Writing in 2018 of her time at The Architect's Newspaper, Iovine recalled the challenges the profession faced during the years of the Great Recession: "I witnessed what members of this profession are truly made of. As offices closed and shrank...I beheld an extraordinary resilience." Iovine concluded her recollections saying, "As editor of The Architect’s Newspaper during one of the toughest roller-coaster rides in recent memory, I was buckled into a front row seat, and the ride was unforgettable."

===Wall Street Journal===
From 2011 until 2018, Iovine wrote about architecture for the Wall Street Journal. Her columns were wide-ranging, covering topics such as the National Veterans Memorial and Museum in Columbus, Ohio, the Zaryadye Park in Moscow, and New York City's reopened World Trade Center Transportation Hub.

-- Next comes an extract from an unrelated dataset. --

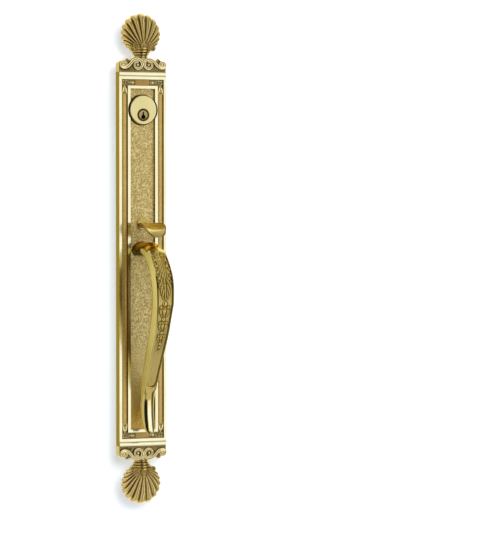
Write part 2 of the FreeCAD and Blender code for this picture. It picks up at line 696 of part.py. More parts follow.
def offset_point(point, other, distance):
    """The point moved away from another one."""
    length = math.dist(point, other)
    return tuple(a + (a - b) / length * distance for a, b in zip(point, other))


def make_grip():
    """Root, arm, carved bar, smooth tongue and hidden foot in one casting."""
    wires, sunk = [], []
    for station in in_between(GRIP_STATIONS, 2):
        front, rear, half = grip_points(station)
        wires.append(rounded_section(front, rear, half, s.grip_corner))
        if CARVED_START < station[1] < CARVED_END:
            outside, floor = offset_point(front, rear, 2 * s.carving_depth), offset_point(front, rear, -s.carving_depth)
            sunk.append(rounded_section(outside, floor, half - s.grip_border, s.recess_corner))
    casting = faceted_solid(wires).cut(faceted_solid(sunk))

    floor = -(s.plate_thickness - s.panel_depth)
    foot_reach = 0.18 * s.grip_reach
    foot = number_of(FOOT_HEIGHT)
    casting = casting.fuse(bar(s.foot_radius, FreeCAD.Vector(0, floor, foot), FreeCAD.Vector(0, -foot_reach, 0), 20))
    for height in (number_of(GRIP_SCREW_HEIGHT), foot):
        casting = casting.cut(bar(s.grip_screw_radius + s.pin_clearance, FreeCAD.Vector(0, floor, height),
                                  FreeCAD.Vector(0, -s.grip_screw_reach - 0.5, 0)))
    return coded("grip", casting)


def make_grip_fixings():
    """A machine screw behind each end of the grip."""
    screws = []
    for index, (x, z) in enumerate(GRIP_SCREW_PLACES):
        end = f"({PANEL_FLOOR} - grip_screw_reach)"
        shank = flat_rod(f"grip_screw_shank_{index}", "grip_screw_radius", f"{HOLLOW_FLOOR} - {end} + 0.1", x, end, z)
        head = flat_rod(f"grip_screw_cap_{index}", "grip_screw_head", "grip_screw_head_thickness", x, HOLLOW_FLOOR, z)
        screws.append(fuse(f"grip_screw_{index}", [shank, head]))
    return [group("grip_screws", screws)]


def spiral(centre, start_angle, end_angle, start_radius, end_radius, steps, bend=1.0):
    """Points of a spiral; angle 0 points outwards along X and 90 away from the plate."""
    points = []
    for step in range(steps + 1):
        share = step / steps
        angle = math.radians(start_angle + (end_angle - start_angle) * share)
        radius = start_radius + (end_radius - start_radius) * share ** bend
        points.append((centre[0] + radius * math.cos(angle), centre[1] + radius * math.sin(angle)))
    return points


def bezier(first, first_handle, last_handle, last, steps):
    points = []
    for step in range(1, steps):
        t = step / steps
        weights = ((1 - t) ** 3, 3 * t * (1 - t) ** 2, 3 * t * t * (1 - t), t ** 3)
        corners = (first, first_handle, last_handle, last)
        points.append(tuple(sum(w * corner[axis] for w, corner in zip(weights, corners)) for axis in (0, 1)))
    return points


def scroll_path():
    """The middle of one S scroll: outer volute, falling sweep, inner volute."""
    outer = (s.outer_volute_offset, s.volute_drop)
    inner = (s.inner_volute_offset, s.volute_drop)
    path = spiral(outer, 150, -90, s.outer_volute_radius * 0.9, s.outer_volute_radius, 12)
    start, end = path[-1], (inner[0], inner[1] + s.inner_volute_radius)
    handle = 0.5 * (outer[0] - inner[0])
    path += bezier(start, (start[0] - handle, start[1]), (end[0] + handle, end[1]), end, 6)
    return path + spiral(inner, 90, 480, s.inner_volute_radius, 1.2 * s.scroll_width, 22, 0.6)


def ribbon(path, width):
    """The outline of a band of even width along a path."""
    left, right = [], []
    for index, point in enumerate(path):
        before, after = path[max(index - 1, 0)], path[min(index + 1, len(path) - 1)]
        length = math.dist(before, after)
        normal = ((before[1] - after[1]) / length, (after[0] - before[0]) / length)
        left.append(tuple(p + n * width / 2 for p, n in zip(point, normal)))
        right.append(tuple(p - n * width / 2 for p, n in zip(point, normal)))
    return left + right[::-1]


def disc(x, z, radius, sides=12):
    """Corner points of a small round boss."""
    return [(x + radius * math.cos(2 * math.pi * k / sides), z + radius * math.sin(2 * math.pi * k / sides))
            for k in range(sides)]


def crest_shape():
    """One crest, with its plate end at height 0 and its centre drop upwards."""
    ground, face = -s.crest_thickness, -(s.crest_thickness + s.scroll_relief)
    half = s.plate_width / 2
    reach = s.volute_drop + s.outer_volute_radius + s.scroll_width / 2
    right = [(half, 0), (half, s.volute_drop)]
    corner = spiral((s.outer_volute_offset, s.volute_drop), 10, 90, half - s.outer_volute_offset,
                    reach - s.volute_drop, 6)
    right += corner + [(0.81 * s.outer_volute_offset, reach + 0.18 * s.volute_drop),
                       (0.635 * s.outer_volute_offset, reach - 0.045 * s.volute_drop),
                       (1.49 * s.inner_volute_offset, s.crest_centre_drop - 0.07 * s.volute_drop),
                       (0.72 * s.inner_volute_offset, s.crest_centre_drop)]
    outline = right + [(-x, z) for x, z in reversed(right)]
    body = slab(outline, ground, 0)
    path = scroll_path()
    bosses = [(s.outer_volute_offset, s.volute_drop), (s.inner_volute_offset, s.volute_drop)]
    for side in (-1, 1):
        body = body.fuse(slab(ribbon([(side * x, z) for x, z in path], s.scroll_width), face, ground + 1))
        for x, z in bosses:
            body = body.fuse(slab(disc(side * x, z, s.volute_boss_radius), face - 0.5, ground + 1))
    low = s.crest_centre_drop
    drop = [(0, 0.65 * low), (3.2, low - 1.2), (2.6, low), (-2.6, low), (-3.2, low - 1.2)]
    body = body.fuse(slab(drop, face + 0.8, ground + 1))
    lug_back = -s.hollow_depth + s.lug_thickness
    lug = Part.makeBox(s.lug_width, s.lug_thickness, s.lug_length + 1,
                       FreeCAD.Vector(-s.lug_width / 2, -s.hollow_depth, -s.lug_length))
    body = body.fuse(lug)
    place = FreeCAD.Vector(0, lug_back, -s.crest_screw_inset)
    hole = bar(s.crest_screw_radius + s.screw_clearance, place + FreeCAD.Vector(0, 1, 0),
               FreeCAD.Vector(0, -s.crest_thickness, 0))
    sink = bar(s.crest_screw_head + s.pin_clearance, place, FreeCAD.Vector(0, -s.crest_screw_head_thickness, 0))
    socket = bar(s.stud_radius + s.stud_clearance, FreeCAD.Vector(0, -s.finial_axis_depth - 1.4, s.stud_start),
                 FreeCAD.Vector(0, 0, s.crest_centre_drop))
    return body.cut(hole).cut(sink).cut(socket)


def dome_height(share):
    """The shell's height over its rim, from its focus (0) to its rim (1), as a share of the dome."""
    return (1 - share ** 2.2) ** 0.6


def rib_angle(number):
    """The direction of a lobe's middle round the shell's outline, the lobes closing up towards the neck."""
    return 25.7 * number - 0.957 * number * abs(number)


def shell_profile(position):
    """An upright slice through the shell from its focus; position counts lobes, whole numbers are crowns."""
    from_crown = position - round(position)
    crown = math.cos(math.pi * from_crown) ** 0.8 if abs(from_crown) < 0.499 else 0.0
    around = math.radians(rib_angle(position))
    reach = s.shell_radius + s.shell_lobe_bump * crown
    rim = (reach * math.sin(around), s.shell_centre + reach * math.cos(around))
    focus = (0.0, s.shell_focus)
    inner = s.shell_boss_radius / math.dist(rim, focus)
    stations = (0.97, 0.8, 0.5, inner)
    places = [(1.0, -s.shell_back_gap), (1.0, -s.shell_rim_depth)]
    for share in stations:
        rise = s.shell_dome * dome_height(share) + s.shell_rib_rise * crown * math.sqrt(share)
        places.append((share, -s.shell_rim_depth - rise))
    places.append((inner, -s.shell_back_gap))
    return polygon([(focus[0] + share * (rim[0] - focus[0]), y, focus[1] + share * (rim[1] - focus[1]))
                    for share, y in places])


def finial_shape():
    """A ringed neck, a collar of tongues and a scallop shell, with the plate's end at height 0."""
    pairs = int(s.shell_rib_pairs)
    positions = [lobe + step for lobe in range(-pairs, pairs + 1) for step in (-0.5, -0.22, 0.22)] + [pairs + 0.5]
    shell = faceted_solid([shell_profile(position) for position in positions])

    ring = (s.neck_end - s.neck_start) / 3
    flare = (s.neck_end_radius - s.neck_radius) / 3
    profile = []
    for index in range(3):
        low, radius = s.neck_start + index * ring, s.neck_radius + index * flare
        profile += [(radius, low), (radius, low + 0.7 * ring), (radius - s.neck_groove, low + 0.7 * ring),
                    (radius - s.neck_groove, low + ring)]
    profile += [(s.shoulder_radius, s.neck_end), (s.shoulder_radius, s.neck_end + 2)]
    axis_y = -s.finial_axis_depth
    neck = faceted_solid([polygon([(x, axis_y + y, height) for x, y in disc(0, 0, radius, 16)])
                          for radius, height in profile])
    behind = Part.makeBox(2 * s.shell_centre, s.shell_centre, 2 * s.shell_centre,
                          FreeCAD.Vector(-s.shell_centre, -s.neck_back_gap, 0))
    boss = bar(s.shell_boss_radius + 0.7, FreeCAD.Vector(0, -s.neck_back_gap, s.shell_focus),
               FreeCAD.Vector(0, s.neck_back_gap - s.shell_rim_depth - s.shell_dome - s.shell_boss_lift, 0))
    finial = shell.fuse(boss).fuse(neck.cut(behind))
    for tilt, across in ((0, 0), (-14, s.tongue_spacing), (14, -s.tongue_spacing)):
        finial = finial.fuse(tongue(across, tilt))
    socket = bar(s.stud_radius + s.stud_clearance, FreeCAD.Vector(0, axis_y - 1.4, s.neck_start - 1),
                 FreeCAD.Vector(0, 0, s.stud_start + s.stud_length - s.neck_start + 1.5))
    return finial.cut(socket)


def tongue(across, tilt):
    """A raised U-shaped leaf with a sunk middle, on the shell's shoulder."""
    front = -(s.shell_rim_depth + s.shell_dome + s.tongue_lift - 0.17 * abs(across))
    half, length, wall = s.tongue_half_width, s.tongue_length, s.tongue_wall
    low = s.neck_end - 0.6 * wall

    def leaf(half_width, start, end, face, back):
        arch = [(half_width * math.cos(a), end + half_width * math.sin(a))
                for a in (math.pi * k / 6 for k in range(7))]
        return slab([(half_width, start)] + arch + [(-half_width, start)], face, back)
    shape = leaf(half, low, low + length, front, -s.shell_rim_depth)
    shape = shape.cut(leaf(half - wall, low + 1.2 * wall, low + length, front - wall, front + wall))
    shape = shape.fuse(leaf(0.7 * wall, low + 0.5 * wall, low + length - wall, front - 0.2 * wall, front + 2 * wall))
    shape.rotate(FreeCAD.Vector(0, 0, low), FreeCAD.Vector(0, 1, 0), -tilt)
    shape.translate(FreeCAD.Vector(across, 0, 0))
    return shape


def end_placement(side):
    """Puts a piece made with the plate's end at height 0 at the plate's top or bottom."""
    height = FreeCAD.Vector(0, 0, side * s.plate_length / 2)
    return FreeCAD.Placement(height, FreeCAD.Rotation() if side > 0 else TURN_OVER)


def make_ends():
    """Crest and finial castings at both ends, with the studs and screws that hold them."""
    crest, finial = crest_shape(), finial_shape()
    made = []
    for side, place in ((1, "top"), (-1, "bottom")):
        made.append(coded(f"crest_{place}", crest, end_placement(side)))
        made.append(coded(f"shell_{place}", finial, end_placement(side)))
    studs, screws = [], []
    for side in (1, -1):
        low = f"{side} * (plate_length / 2 + stud_start + stud_length / 2) - stud_length / 2"
        studs.append(flat_rod(f"stud_{side + 1}", "stud_radius", "stud_length", "0", "-finial_axis_depth - 1.4",
                              low, FreeCAD.Rotation()))
        z = f"{side} * (plate_length / 2 - crest_screw_inset)"
        seat = "(-hollow_depth + lug_thickness)"
        shank = flat_rod(f"crest_screw_shank_{side + 1}", "crest_screw_radius", "crest_screw_length", "0",
                         f"{seat} - crest_screw_length", z)
        head = flat_rod(f"crest_screw_head_{side + 1}", "crest_screw_head", "crest_screw_head_thickness", "0",
                        f"{seat} - crest_screw_head_thickness", z)
        screws.append(fuse(f"crest_screw_{side + 1}", [shank, head]))
    return made + [group("finial_studs", studs), group("crest_screws", screws)]


def check(nodes):
    """Stops if any object failed or any sub-part has no sound shape."""
    for thing in doc.Objects:
        faults = [state for state in thing.State if state in ("Invalid", "Error")]
        if faults:
            raise RuntimeError(f"{thing.Name} is {faults}")
    for node in nodes:
        if node.Shape.isNull() or not node.Shape.isValid():
            raise RuntimeError(f"{node.Label} has no valid shape")


nodes = [make_backplate(), make_posts(), make_cylinder_body(), make_chamber_cap(), make_collar(), make_plug()]
nodes += make_pins() + make_cam() + [make_hub(), make_thumbpiece()] + make_thumb_fittings()
nodes += [make_grip()] + make_grip_fixings() + make_ends()
doc.recompute()
check(nodes)

os.makedirs("parts", exist_ok=True)
for node in nodes:
    node.Shape.exportStep(f"parts/{node.Label}.step")
    print(node.Label, len(node.Shape.Solids), round(node.Shape.Volume, 1))
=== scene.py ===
"""The look of the entry door handleset, in millimetres until a mesh is made; the studio is in metres."""

import json
import math

import bpy
import numpy as np
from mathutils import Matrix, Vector


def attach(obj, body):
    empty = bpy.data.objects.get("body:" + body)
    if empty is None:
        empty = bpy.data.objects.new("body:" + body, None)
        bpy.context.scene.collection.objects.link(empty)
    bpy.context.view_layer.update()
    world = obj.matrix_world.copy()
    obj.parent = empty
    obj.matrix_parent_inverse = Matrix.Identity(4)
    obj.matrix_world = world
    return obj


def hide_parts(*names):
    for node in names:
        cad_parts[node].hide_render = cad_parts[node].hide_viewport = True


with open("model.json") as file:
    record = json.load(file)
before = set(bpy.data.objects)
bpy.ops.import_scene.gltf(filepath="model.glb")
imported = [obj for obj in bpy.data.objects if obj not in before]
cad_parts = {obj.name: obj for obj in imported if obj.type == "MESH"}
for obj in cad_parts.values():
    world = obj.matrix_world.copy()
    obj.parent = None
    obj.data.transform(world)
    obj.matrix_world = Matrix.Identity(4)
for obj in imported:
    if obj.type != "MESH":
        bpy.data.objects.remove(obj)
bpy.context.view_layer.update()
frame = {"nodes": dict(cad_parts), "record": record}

MM = 0.001
SHARP = math.radians(38)

# the plate: half its height and width, its floors, and the widths of its frame from the edge inwards
PLATE_Z, PLATE_X, PLATE_FRONT = 228.6, 30.75, -12.0
PANEL_FLOOR, CHANNEL_FLOOR = -7.8, -9.2
MOULDING, GROOVE, BORDER, CHANNEL, INNER = 4.5, 1.1, 3.4, 7.8, 3.5
FRAME_X = PLATE_X - BORDER
FRAME_Z = PLATE_Z - MOULDING - GROOVE - BORDER
ORNAMENT_FLOOR, GROUND_FLOOR = CHANNEL_FLOOR - 0.1, CHANNEL_FLOOR - 0.08

# the lock and the thumbpiece
CYLINDER_Z, PLUG_Z, HEAD_FACE, BARREL_END = 182.3, 176.2, -13.4, 21.0
THUMB_Z, PIVOT = 43.3, (-2.2, 40.2)


def in_scene(name, data):
    """A new object, linked to the scene."""
    obj = bpy.data.objects.new(name, data)
    bpy.context.scene.collection.objects.link(obj)
    return obj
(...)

In 2014, while delivering a lecture at the University of Michigan's Taubman College of Architecture and Urban Planning, Iovine was interviewed by a reporter for The Michigan Daily to whom she explained her passion for writing: "What drew me to architecture reporting is that it’s so embedded into the real world and you can’t escape it — that’s why I live in New York...[architecture] has to face the real stuff, and any architecture that doesn’t is really missing the point".

==Written works==
Books and articles authored or co-authored by Iovine include:
- Julie V. Iovine, "The Impeccable Gardener," in American Heritage, June/July 1986.
- Julie V. Iovine (author) and Maria Robleda (photography), Home: Chic Simple (New York: A.A. Knopf, 1993).
- Julie V. Iovine, Wohnen: der Stil der 90er Jahre (1993, German, trans: "Living: the Style of the 90s").
- Julie V. Iovine (introduction), Ezra Stoller (photography), and Jeff Goldberg (photography), Guggenheim Bilbao; Guggenheim New York (New York: Princeton Architectural Press, 1999).
- Julie V. Iovine, Michael Graves: Compact Design Portfolio (San Francisco: Chronicle Books, 2000).
- Julie V. Iovine (co-author), Provoking Magic: Lighting of Ingo Mauer, (New York: Cooper Hewitt Museum, 2007).
- Julie V. Iovine and Todd Merrill, Modern Americana: Studio Furniture From High Craft to High Glam (New York: Rizzoli, 2008).
- Julie V. Iovine (contributor), Civic Action: A Vision for Long Island City (New York: The Noguchi Museum, 2012).
- Julie V. Iovine, New York in Fifty Design Icons (London: Conran Octopus, 2015).

==Personal life==
In 1980, Iovine married (1st) Peter Demetz, a Yale University professor of German literature. She married (2nd) Kevin Lippert (1959-2022), the founder of the Princeton Architectural Press, with whom she had two sons, Christopher V. Lippert and T. Cooper Lippert. In 2013, she married (3rd) Alan Jay Hruska, a writer and playwright, and a fellow Yale alumnus, who died in 2022.